• [YOUR GOAL] Each entry in the listing below should be restated word for word.

[Records contained in a dataset]
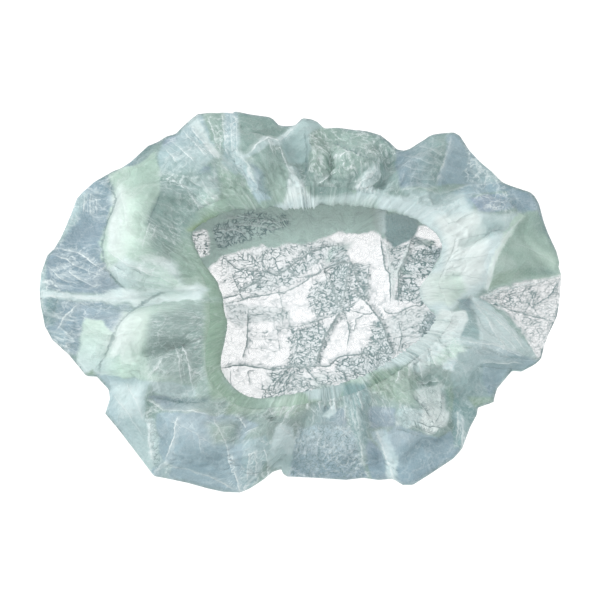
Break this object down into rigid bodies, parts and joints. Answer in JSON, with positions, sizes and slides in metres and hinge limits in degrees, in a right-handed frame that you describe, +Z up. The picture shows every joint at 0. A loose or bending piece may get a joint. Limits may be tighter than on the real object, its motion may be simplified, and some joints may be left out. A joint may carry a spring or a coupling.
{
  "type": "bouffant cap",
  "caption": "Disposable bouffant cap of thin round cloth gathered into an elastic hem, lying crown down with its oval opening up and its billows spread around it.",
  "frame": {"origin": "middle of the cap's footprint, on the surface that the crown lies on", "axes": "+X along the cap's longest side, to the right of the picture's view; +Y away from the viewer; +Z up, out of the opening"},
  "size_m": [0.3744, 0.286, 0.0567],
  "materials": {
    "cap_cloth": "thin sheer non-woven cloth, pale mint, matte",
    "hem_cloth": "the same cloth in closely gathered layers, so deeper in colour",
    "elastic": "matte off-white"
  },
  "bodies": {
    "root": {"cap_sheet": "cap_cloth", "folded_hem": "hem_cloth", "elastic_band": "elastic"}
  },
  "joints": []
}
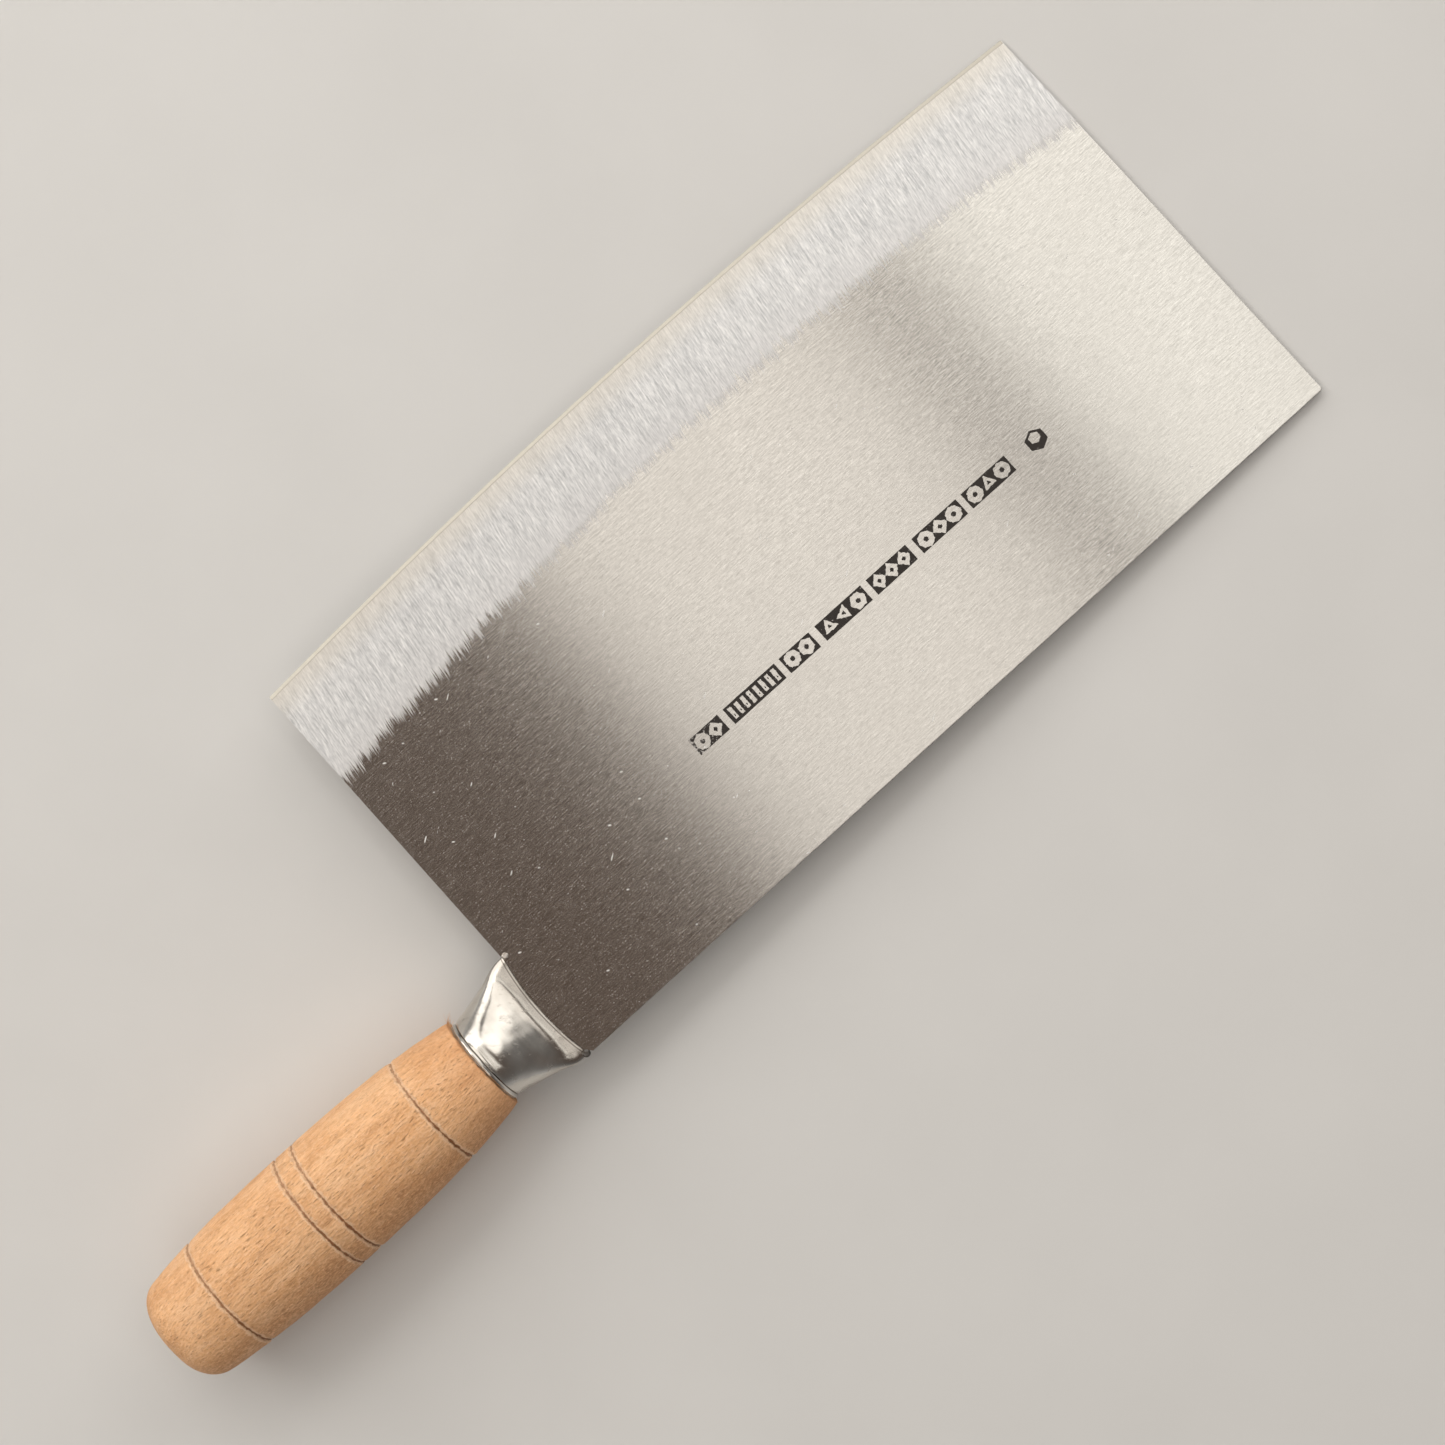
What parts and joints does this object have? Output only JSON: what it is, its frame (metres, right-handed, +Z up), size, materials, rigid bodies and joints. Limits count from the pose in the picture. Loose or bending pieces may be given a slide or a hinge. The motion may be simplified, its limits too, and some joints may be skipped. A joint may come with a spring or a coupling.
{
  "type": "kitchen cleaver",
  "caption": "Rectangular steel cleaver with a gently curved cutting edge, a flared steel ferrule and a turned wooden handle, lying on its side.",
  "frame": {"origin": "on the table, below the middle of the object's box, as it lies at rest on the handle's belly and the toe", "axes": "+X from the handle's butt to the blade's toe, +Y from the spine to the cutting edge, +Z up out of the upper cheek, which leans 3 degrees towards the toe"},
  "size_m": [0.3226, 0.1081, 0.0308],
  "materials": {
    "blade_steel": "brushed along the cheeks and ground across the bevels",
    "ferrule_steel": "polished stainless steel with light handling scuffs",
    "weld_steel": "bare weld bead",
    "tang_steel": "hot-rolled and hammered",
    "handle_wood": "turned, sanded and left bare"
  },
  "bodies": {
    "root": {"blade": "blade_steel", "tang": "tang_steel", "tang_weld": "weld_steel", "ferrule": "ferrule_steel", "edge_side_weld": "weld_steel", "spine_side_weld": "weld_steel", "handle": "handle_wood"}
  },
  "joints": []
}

• [ANSWER TO THIS TASK]
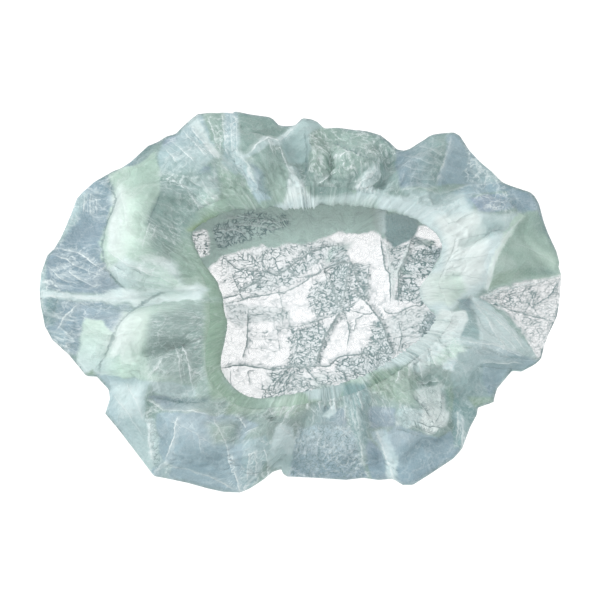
Break this object down into rigid bodies, parts and joints. Answer in JSON, with positions, sizes and slides in metres and hinge limits in degrees, in a right-handed frame that you describe, +Z up. The picture shows every joint at 0. A loose or bending piece may get a joint. Limits may be tighter than on the real object, its motion may be simplified, and some joints may be left out. A joint may carry a spring or a coupling.
{
  "type": "bouffant cap",
  "caption": "Disposable bouffant cap of thin round cloth gathered into an elastic hem, lying crown down with its oval opening up and its billows spread around it.",
  "frame": {"origin": "middle of the cap's footprint, on the surface that the crown lies on", "axes": "+X along the cap's longest side, to the right of the picture's view; +Y away from the viewer; +Z up, out of the opening"},
  "size_m": [0.3744, 0.286, 0.0567],
  "materials": {
    "cap_cloth": "thin sheer non-woven cloth, pale mint, matte",
    "hem_cloth": "the same cloth in closely gathered layers, so deeper in colour",
    "elastic": "matte off-white"
  },
  "bodies": {
    "root": {"cap_sheet": "cap_cloth", "folded_hem": "hem_cloth", "elastic_band": "elastic"}
  },
  "joints": []
}
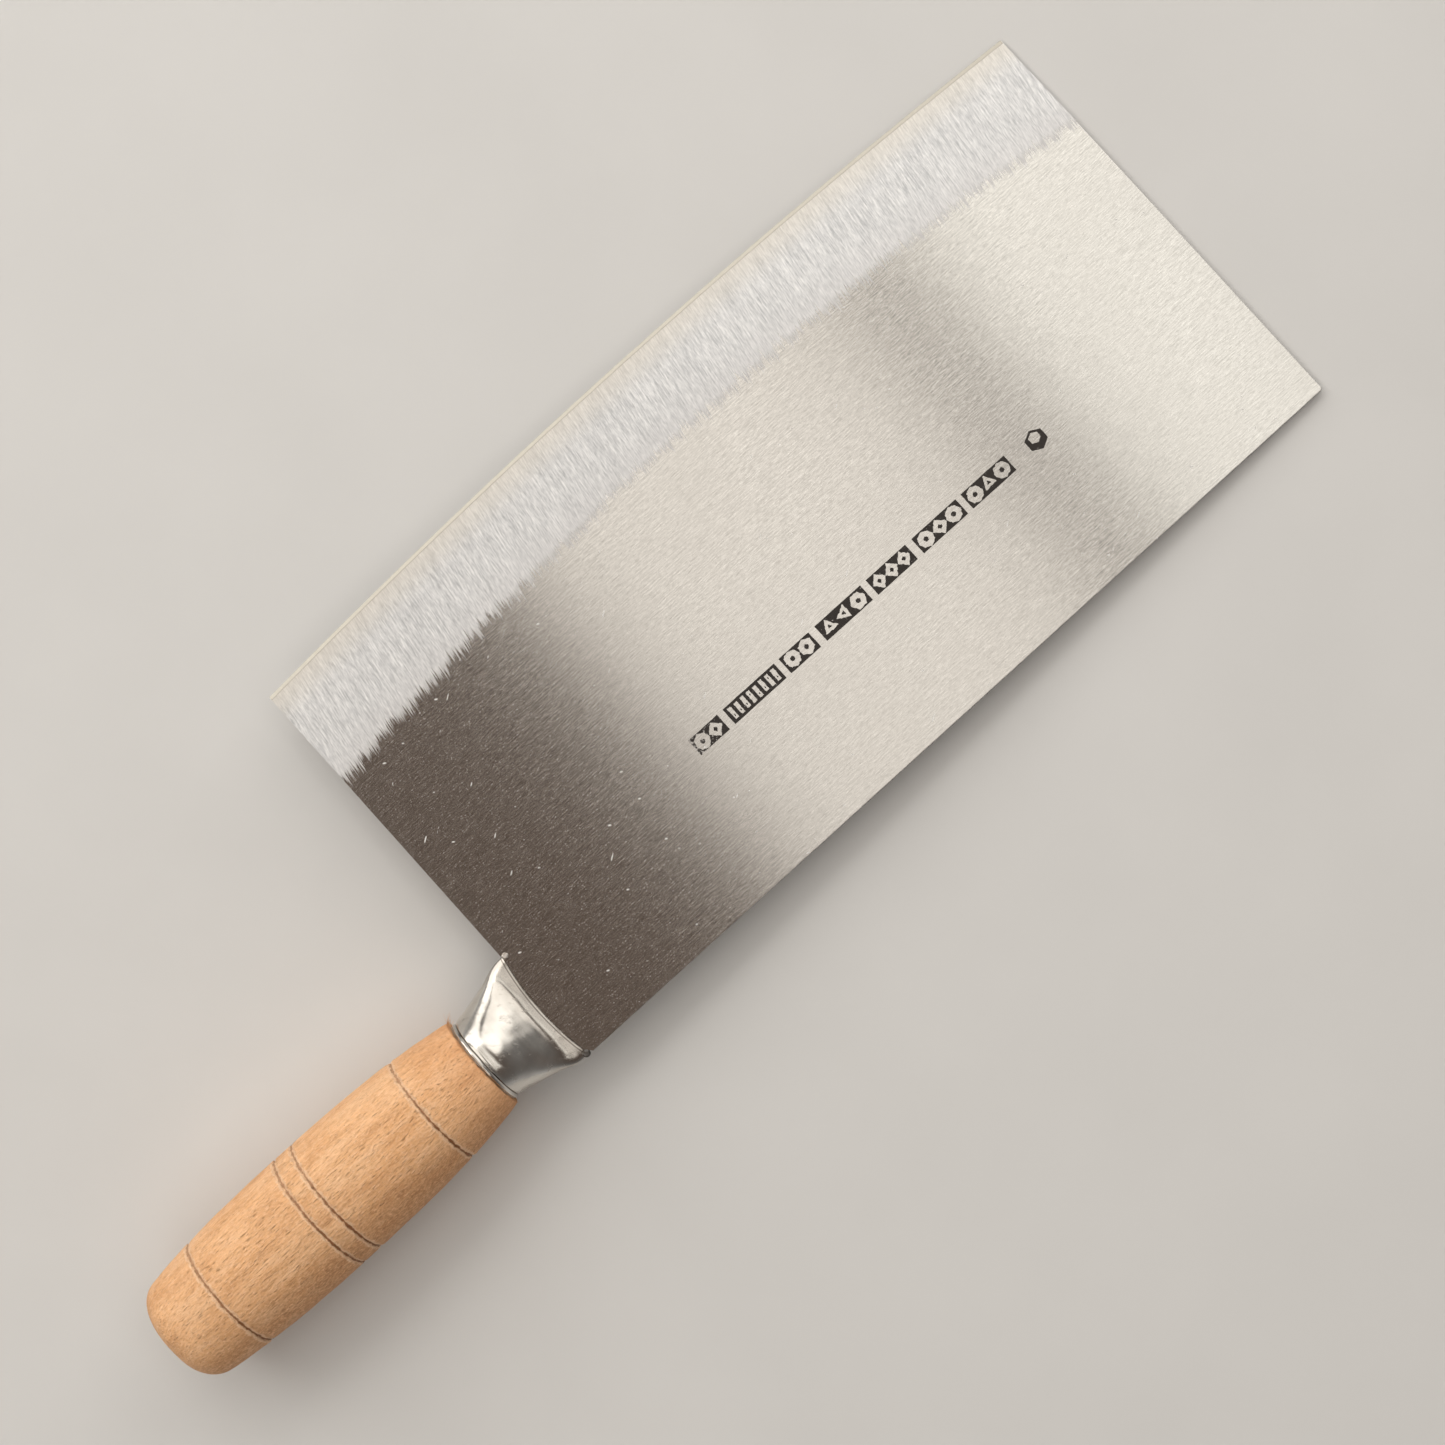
What parts and joints does this object have? Output only JSON: what it is, its frame (metres, right-handed, +Z up), size, materials, rigid bodies and joints. Limits count from the pose in the picture. Loose or bending pieces may be given a slide or a hinge. The motion may be simplified, its limits too, and some joints may be skipped. A joint may come with a spring or a coupling.
{
  "type": "kitchen cleaver",
  "caption": "Rectangular steel cleaver with a gently curved cutting edge, a flared steel ferrule and a turned wooden handle, lying on its side.",
  "frame": {"origin": "on the table, below the middle of the object's box, as it lies at rest on the handle's belly and the toe", "axes": "+X from the handle's butt to the blade's toe, +Y from the spine to the cutting edge, +Z up out of the upper cheek, which leans 3 degrees towards the toe"},
  "size_m": [0.3226, 0.1081, 0.0308],
  "materials": {
    "blade_steel": "brushed along the cheeks and ground across the bevels",
    "ferrule_steel": "polished stainless steel with light handling scuffs",
    "weld_steel": "bare weld bead",
    "tang_steel": "hot-rolled and hammered",
    "handle_wood": "turned, sanded and left bare"
  },
  "bodies": {
    "root": {"blade": "blade_steel", "tang": "tang_steel", "tang_weld": "weld_steel", "ferrule": "ferrule_steel", "edge_side_weld": "weld_steel", "spine_side_weld": "weld_steel", "handle": "handle_wood"}
  },
  "joints": []
}